_Given task_:
Write out the full set of records below exactly.

_Material for this exercise_:
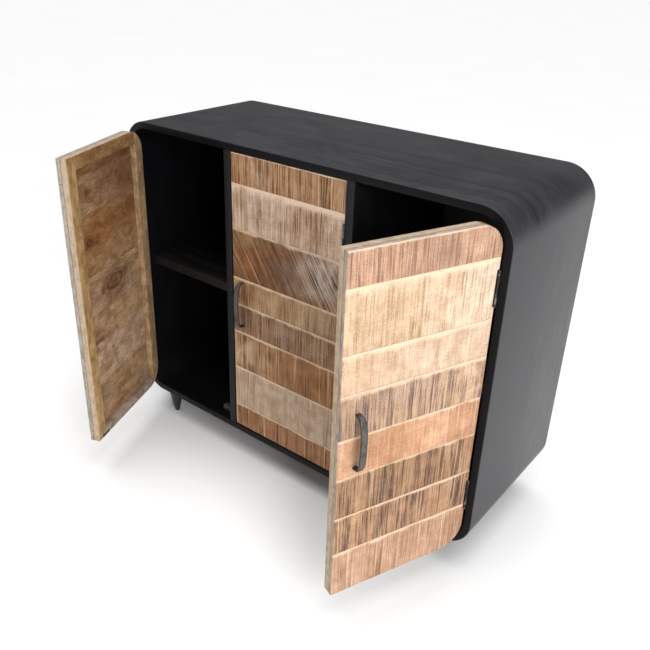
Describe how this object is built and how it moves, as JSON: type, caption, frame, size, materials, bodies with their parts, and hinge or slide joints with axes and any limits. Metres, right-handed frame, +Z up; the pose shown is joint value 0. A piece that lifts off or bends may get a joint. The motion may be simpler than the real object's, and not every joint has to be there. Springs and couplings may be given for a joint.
{
  "type": "sideboard buffet",
  "caption": "Low black sideboard with rounded corners, plank doors on butt hinges, bow handles, inner shelves and tapered feet.",
  "frame": {"origin": "middle of the bounding box at floor level, with the outer doors standing open", "axes": "+X along the case to the right as seen from the front, +Y towards the back panel, +Z up"},
  "size_m": [1.1, 0.7206, 0.875],
  "materials": {
    "black_case": "black lacquered sheet over a board core, satin",
    "black_shelf": "black stained board, matt",
    "black_foot": "black lacquer, satin",
    "plank_wood": "rough-sawn hardwood planks, clear matt lacquer",
    "frame_wood": "planed hardwood, clear matt lacquer",
    "handle_iron": "dark forged iron, waxed",
    "hinge_steel": "black enamelled steel",
    "catch_black": "black moulded housing with a magnet"
  },
  "bodies": {
    "case": {"top_panel": "black_case", "bottom_panel": "black_case", "left_side": "black_case", "right_side": "black_case", "back_panel": "black_case", "left_divider": "black_case", "right_divider": "black_case", "left_shelf": "black_shelf", "middle_shelf": "black_shelf", "right_shelf": "black_shelf", "front_left_foot": "black_foot", "front_right_foot": "black_foot", "back_left_foot": "black_foot", "back_right_foot": "black_foot", "left_door_upper_hinge_case_leaf": "hinge_steel", "left_door_lower_hinge_case_leaf": "hinge_steel", "left_door_catch": "catch_black", "middle_door_upper_hinge_case_leaf": "hinge_steel", "middle_door_lower_hinge_case_leaf": "hinge_steel", "middle_door_catch": "catch_black", "right_door_upper_hinge_case_leaf": "hinge_steel", "right_door_lower_hinge_case_leaf": "hinge_steel", "right_door_catch": "catch_black"},
    "left_door": {"left_door_plank_1": "plank_wood", "left_door_plank_2": "plank_wood", "left_door_plank_3": "plank_wood", "left_door_plank_4": "plank_wood", "left_door_plank_5": "plank_wood", "left_door_plank_6": "plank_wood", "left_door_plank_7": "plank_wood", "left_door_plank_8": "plank_wood", "left_door_frame": "frame_wood", "left_door_handle": "handle_iron", "left_door_upper_hinge_door_leaf": "hinge_steel", "left_door_lower_hinge_door_leaf": "hinge_steel"},
    "middle_door": {"middle_door_plank_1": "plank_wood", "middle_door_plank_2": "plank_wood", "middle_door_plank_3": "plank_wood", "middle_door_plank_4": "plank_wood", "middle_door_plank_5": "plank_wood", "middle_door_plank_6": "plank_wood", "middle_door_plank_7": "plank_wood", "middle_door_plank_8": "plank_wood", "middle_door_frame": "frame_wood", "middle_door_handle": "handle_iron", "middle_door_upper_hinge_door_leaf": "hinge_steel", "middle_door_lower_hinge_door_leaf": "hinge_steel"},
    "right_door": {"right_door_plank_1": "plank_wood", "right_door_plank_2": "plank_wood", "right_door_plank_3": "plank_wood", "right_door_plank_4": "plank_wood", "right_door_plank_5": "plank_wood", "right_door_plank_6": "plank_wood", "right_door_plank_7": "plank_wood", "right_door_plank_8": "plank_wood", "right_door_frame": "frame_wood", "right_door_handle": "handle_iron", "right_door_upper_hinge_door_leaf": "hinge_steel", "right_door_lower_hinge_door_leaf": "hinge_steel"}
  },
  "joints": [
    {"name": "left_door_hinge", "type": "hinge", "parent": "case", "child": "left_door", "pos_m": [-0.5289, -0.04912, 0.475], "axis": [0, 0, -1], "range_deg": [-67.8, 97.2]},
    {"name": "middle_door_hinge", "type": "hinge", "parent": "case", "child": "middle_door", "pos_m": [0.16757, -0.04912, 0.475], "axis": [0, 0, 1], "range_deg": [0, 110]},
    {"name": "right_door_hinge", "type": "hinge", "parent": "case", "child": "right_door", "pos_m": [0.5289, -0.04912, 0.475], "axis": [0, 0, 1], "range_deg": [-68.2, 96.8]}
  ]
}
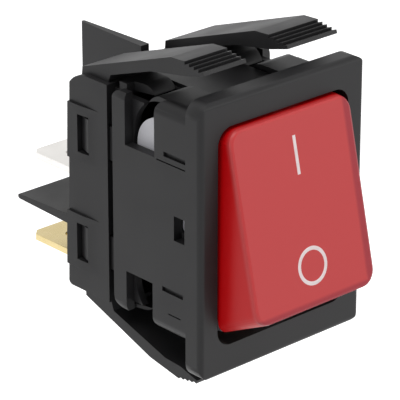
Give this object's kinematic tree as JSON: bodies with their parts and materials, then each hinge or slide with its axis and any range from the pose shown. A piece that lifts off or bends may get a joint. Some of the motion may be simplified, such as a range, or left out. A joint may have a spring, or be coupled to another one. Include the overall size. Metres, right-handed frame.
{
  "type": "rocker switch",
  "caption": "Lit rocker switch with a tilting red cap in a black bezel, sprung contacts behind it, snap-in wings and flat blade terminals between barrier plates.",
  "frame": {"origin": "on the bezel's back face, level with the rocker's pivot, on the centre plane", "axes": "+X to the right seen from the front, +Y into the panel, +Z towards the rocker's I end"},
  "size_m": [0.0244, 0.0393, 0.0379],
  "materials": {
    "black_nylon": "satin moulded black nylon",
    "red_lens": "translucent red, satin front",
    "diffuser_sheet": "thin milky sheet",
    "white_nylon": "moulded white nylon",
    "plunger_nylon": "smooth natural nylon",
    "spring_steel": "drawn spring wire",
    "copper_blade": "rolled copper strip",
    "silver_contact": "silver rivet",
    "plated_terminal": "silver-plated strip",
    "brass_terminal": "rolled brass strip",
    "lamp_glass": "clear glass",
    "resistor_body": "lacquered ceramic",
    "lead_wire": "tinned wire"
  },
  "bodies": {
    "housing": {"front_housing": "black_nylon", "terminal_base": "black_nylon", "centre_terminal_left": "plated_terminal", "centre_terminal_right": "plated_terminal", "end_terminal_left": "brass_terminal", "end_terminal_right": "brass_terminal", "fixed_contact_left": "silver_contact", "fixed_contact_right": "silver_contact"},
    "rocker": {"rocker_lens": "red_lens", "lamp_diffuser": "diffuser_sheet", "rocker_carrier": "white_nylon", "plunger_spring_left": "spring_steel", "plunger_spring_right": "spring_steel", "neon_lamp": "lamp_glass", "lamp_resistor": "resistor_body", "lamp_lead_direct": "lead_wire", "lamp_lead_resistor": "lead_wire", "resistor_lead": "lead_wire"},
    "plunger_left": {"plunger_left": "plunger_nylon"},
    "plunger_right": {"plunger_right": "plunger_nylon"},
    "blade_left": {"contact_blade_left": "copper_blade", "moving_contact_left": "silver_contact"},
    "blade_right": {"contact_blade_right": "copper_blade", "moving_contact_right": "silver_contact"}
  },
  "joints": [
    {"name": "rocker_tilt", "type": "hinge", "parent": "housing", "child": "rocker", "pos_m": [0, 0.0025, 0], "axis": [1, 0, 0], "range_deg": [0, 26]},
    {"name": "blade_left_tilt", "type": "hinge", "parent": "housing", "child": "blade_left", "pos_m": [-0.0057, 0.01169, 0], "axis": [1, 0, 0], "range_deg": [-16.1, 0]},
    {"name": "blade_right_tilt", "type": "hinge", "parent": "housing", "child": "blade_right", "pos_m": [0.0057, 0.01169, 0], "axis": [1, 0, 0], "range_deg": [-16.1, 0]},
    {"name": "plunger_left_slide", "type": "slide", "parent": "rocker", "child": "plunger_left", "axis": [0, -0.9744, 0.225], "range_m": [0, 0.0008], "stiffness_N_per_m": 300, "deforming": ["plunger_spring_left"]},
    {"name": "plunger_right_slide", "type": "slide", "parent": "rocker", "child": "plunger_right", "axis": [0, -0.9744, 0.225], "range_m": [0, 0.0008], "stiffness_N_per_m": 300, "deforming": ["plunger_spring_right"]}
  ],
  "couplings": [
    {"joint": "blade_left_tilt", "follows": "rocker_tilt", "ratio": -0.6154},
    {"joint": "blade_right_tilt", "follows": "rocker_tilt", "ratio": -0.6154}
  ]
}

_Full output_:
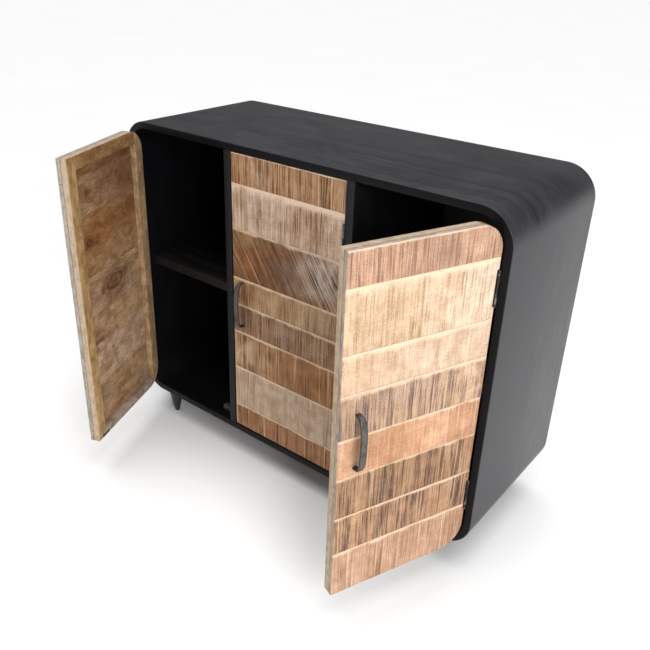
Describe how this object is built and how it moves, as JSON: type, caption, frame, size, materials, bodies with their parts, and hinge or slide joints with axes and any limits. Metres, right-handed frame, +Z up; the pose shown is joint value 0. A piece that lifts off or bends may get a joint. The motion may be simpler than the real object's, and not every joint has to be there. Springs and couplings may be given for a joint.
{
  "type": "sideboard buffet",
  "caption": "Low black sideboard with rounded corners, plank doors on butt hinges, bow handles, inner shelves and tapered feet.",
  "frame": {"origin": "middle of the bounding box at floor level, with the outer doors standing open", "axes": "+X along the case to the right as seen from the front, +Y towards the back panel, +Z up"},
  "size_m": [1.1, 0.7206, 0.875],
  "materials": {
    "black_case": "black lacquered sheet over a board core, satin",
    "black_shelf": "black stained board, matt",
    "black_foot": "black lacquer, satin",
    "plank_wood": "rough-sawn hardwood planks, clear matt lacquer",
    "frame_wood": "planed hardwood, clear matt lacquer",
    "handle_iron": "dark forged iron, waxed",
    "hinge_steel": "black enamelled steel",
    "catch_black": "black moulded housing with a magnet"
  },
  "bodies": {
    "case": {"top_panel": "black_case", "bottom_panel": "black_case", "left_side": "black_case", "right_side": "black_case", "back_panel": "black_case", "left_divider": "black_case", "right_divider": "black_case", "left_shelf": "black_shelf", "middle_shelf": "black_shelf", "right_shelf": "black_shelf", "front_left_foot": "black_foot", "front_right_foot": "black_foot", "back_left_foot": "black_foot", "back_right_foot": "black_foot", "left_door_upper_hinge_case_leaf": "hinge_steel", "left_door_lower_hinge_case_leaf": "hinge_steel", "left_door_catch": "catch_black", "middle_door_upper_hinge_case_leaf": "hinge_steel", "middle_door_lower_hinge_case_leaf": "hinge_steel", "middle_door_catch": "catch_black", "right_door_upper_hinge_case_leaf": "hinge_steel", "right_door_lower_hinge_case_leaf": "hinge_steel", "right_door_catch": "catch_black"},
    "left_door": {"left_door_plank_1": "plank_wood", "left_door_plank_2": "plank_wood", "left_door_plank_3": "plank_wood", "left_door_plank_4": "plank_wood", "left_door_plank_5": "plank_wood", "left_door_plank_6": "plank_wood", "left_door_plank_7": "plank_wood", "left_door_plank_8": "plank_wood", "left_door_frame": "frame_wood", "left_door_handle": "handle_iron", "left_door_upper_hinge_door_leaf": "hinge_steel", "left_door_lower_hinge_door_leaf": "hinge_steel"},
    "middle_door": {"middle_door_plank_1": "plank_wood", "middle_door_plank_2": "plank_wood", "middle_door_plank_3": "plank_wood", "middle_door_plank_4": "plank_wood", "middle_door_plank_5": "plank_wood", "middle_door_plank_6": "plank_wood", "middle_door_plank_7": "plank_wood", "middle_door_plank_8": "plank_wood", "middle_door_frame": "frame_wood", "middle_door_handle": "handle_iron", "middle_door_upper_hinge_door_leaf": "hinge_steel", "middle_door_lower_hinge_door_leaf": "hinge_steel"},
    "right_door": {"right_door_plank_1": "plank_wood", "right_door_plank_2": "plank_wood", "right_door_plank_3": "plank_wood", "right_door_plank_4": "plank_wood", "right_door_plank_5": "plank_wood", "right_door_plank_6": "plank_wood", "right_door_plank_7": "plank_wood", "right_door_plank_8": "plank_wood", "right_door_frame": "frame_wood", "right_door_handle": "handle_iron", "right_door_upper_hinge_door_leaf": "hinge_steel", "right_door_lower_hinge_door_leaf": "hinge_steel"}
  },
  "joints": [
    {"name": "left_door_hinge", "type": "hinge", "parent": "case", "child": "left_door", "pos_m": [-0.5289, -0.04912, 0.475], "axis": [0, 0, -1], "range_deg": [-67.8, 97.2]},
    {"name": "middle_door_hinge", "type": "hinge", "parent": "case", "child": "middle_door", "pos_m": [0.16757, -0.04912, 0.475], "axis": [0, 0, 1], "range_deg": [0, 110]},
    {"name": "right_door_hinge", "type": "hinge", "parent": "case", "child": "right_door", "pos_m": [0.5289, -0.04912, 0.475], "axis": [0, 0, 1], "range_deg": [-68.2, 96.8]}
  ]
}
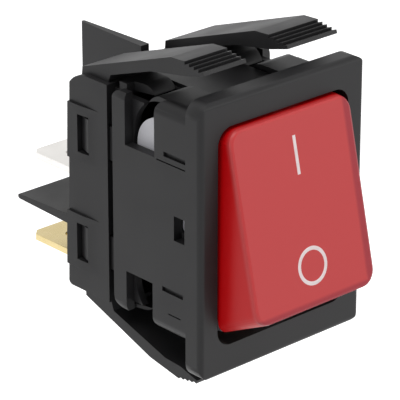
Give this object's kinematic tree as JSON: bodies with their parts and materials, then each hinge or slide with its axis and any range from the pose shown. A piece that lifts off or bends may get a joint. Some of the motion may be simplified, such as a range, or left out. A joint may have a spring, or be coupled to another one. Include the overall size. Metres, right-handed frame.
{
  "type": "rocker switch",
  "caption": "Lit rocker switch with a tilting red cap in a black bezel, sprung contacts behind it, snap-in wings and flat blade terminals between barrier plates.",
  "frame": {"origin": "on the bezel's back face, level with the rocker's pivot, on the centre plane", "axes": "+X to the right seen from the front, +Y into the panel, +Z towards the rocker's I end"},
  "size_m": [0.0244, 0.0393, 0.0379],
  "materials": {
    "black_nylon": "satin moulded black nylon",
    "red_lens": "translucent red, satin front",
    "diffuser_sheet": "thin milky sheet",
    "white_nylon": "moulded white nylon",
    "plunger_nylon": "smooth natural nylon",
    "spring_steel": "drawn spring wire",
    "copper_blade": "rolled copper strip",
    "silver_contact": "silver rivet",
    "plated_terminal": "silver-plated strip",
    "brass_terminal": "rolled brass strip",
    "lamp_glass": "clear glass",
    "resistor_body": "lacquered ceramic",
    "lead_wire": "tinned wire"
  },
  "bodies": {
    "housing": {"front_housing": "black_nylon", "terminal_base": "black_nylon", "centre_terminal_left": "plated_terminal", "centre_terminal_right": "plated_terminal", "end_terminal_left": "brass_terminal", "end_terminal_right": "brass_terminal", "fixed_contact_left": "silver_contact", "fixed_contact_right": "silver_contact"},
    "rocker": {"rocker_lens": "red_lens", "lamp_diffuser": "diffuser_sheet", "rocker_carrier": "white_nylon", "plunger_spring_left": "spring_steel", "plunger_spring_right": "spring_steel", "neon_lamp": "lamp_glass", "lamp_resistor": "resistor_body", "lamp_lead_direct": "lead_wire", "lamp_lead_resistor": "lead_wire", "resistor_lead": "lead_wire"},
    "plunger_left": {"plunger_left": "plunger_nylon"},
    "plunger_right": {"plunger_right": "plunger_nylon"},
    "blade_left": {"contact_blade_left": "copper_blade", "moving_contact_left": "silver_contact"},
    "blade_right": {"contact_blade_right": "copper_blade", "moving_contact_right": "silver_contact"}
  },
  "joints": [
    {"name": "rocker_tilt", "type": "hinge", "parent": "housing", "child": "rocker", "pos_m": [0, 0.0025, 0], "axis": [1, 0, 0], "range_deg": [0, 26]},
    {"name": "blade_left_tilt", "type": "hinge", "parent": "housing", "child": "blade_left", "pos_m": [-0.0057, 0.01169, 0], "axis": [1, 0, 0], "range_deg": [-16.1, 0]},
    {"name": "blade_right_tilt", "type": "hinge", "parent": "housing", "child": "blade_right", "pos_m": [0.0057, 0.01169, 0], "axis": [1, 0, 0], "range_deg": [-16.1, 0]},
    {"name": "plunger_left_slide", "type": "slide", "parent": "rocker", "child": "plunger_left", "axis": [0, -0.9744, 0.225], "range_m": [0, 0.0008], "stiffness_N_per_m": 300, "deforming": ["plunger_spring_left"]},
    {"name": "plunger_right_slide", "type": "slide", "parent": "rocker", "child": "plunger_right", "axis": [0, -0.9744, 0.225], "range_m": [0, 0.0008], "stiffness_N_per_m": 300, "deforming": ["plunger_spring_right"]}
  ],
  "couplings": [
    {"joint": "blade_left_tilt", "follows": "rocker_tilt", "ratio": -0.6154},
    {"joint": "blade_right_tilt", "follows": "rocker_tilt", "ratio": -0.6154}
  ]
}